Forum Discussion

Jordan_Bean_883's avatar
Jordan_Bean_883
Icon for Nimbostratus rankNimbostratus
Feb 17, 2009

NAT not working, possible ARP issues

We have a pair of older 4U Big IP's running BIG-IP Kernel 4.2PTF-10 Build95 in active/passive mode. We used these previously with no issues with one interface as an external interface and the other as an internal interface. Failover, etc. worked fine.

 

Now, we have both setup in single arm mode, each homed to a different Cisco switch (we call them CORE1 and CORE2). We have Etherchannel setup and the 200 Mbps link is a trunk. All connectivity seems to be working fine.

 

We recently added a second IP address to a server that's being load balanced. We setup a NAT translation. It will work for about 5-10 minute and then we get timeouts/destination host unreachables. From the ARP table in the switches, we see that the Big IP is responding to the ping requests.

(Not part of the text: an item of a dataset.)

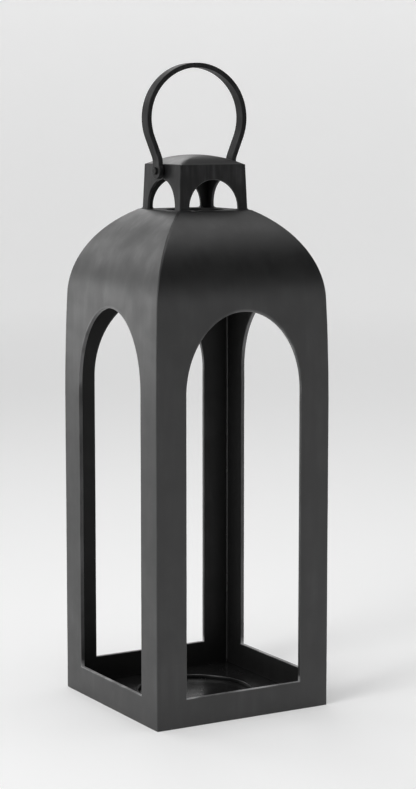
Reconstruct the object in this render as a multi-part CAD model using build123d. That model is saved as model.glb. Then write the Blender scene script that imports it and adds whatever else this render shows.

If we SSH into the Big IP and run a ping test, we get a "host down", even though other hosts on the same subnet can ping the IP. An "arp -a" shows the IP address with "(incomplete)" listed. If we swap the primary/secondary IP on the server (so traffic is generated from the new IP), then things start working.

 

What is unique with this setup is that the servers having issues are blade servers. They are connected to a switch in the chassis that is then dual homed into the same 2 routers at the Big IP's running STP.

 

As I write this, the passive LB is showing the node's ICMP as being down while the primary shows the node as up.

 

I definitely think this is an ARP problem, but not sure what to do.

2 Replies

  • I'd be leery of using redundant NIC's with BIG-IP. BIG-IP records the MAC address the traffic was received from and uses that for the response as part of the "auto lasthop" functionality. You can get a bit more info from SOL3182 (Click here).

     

     

    Aaron
  • Oh, the blade switch is running STP, so one of the links is inactive. Yesterday we put a VMware VM on the VLAN behind the LB and all seems fine. Something odd seems to be happing with ARP and the blade switch. We're going to contact the vendor.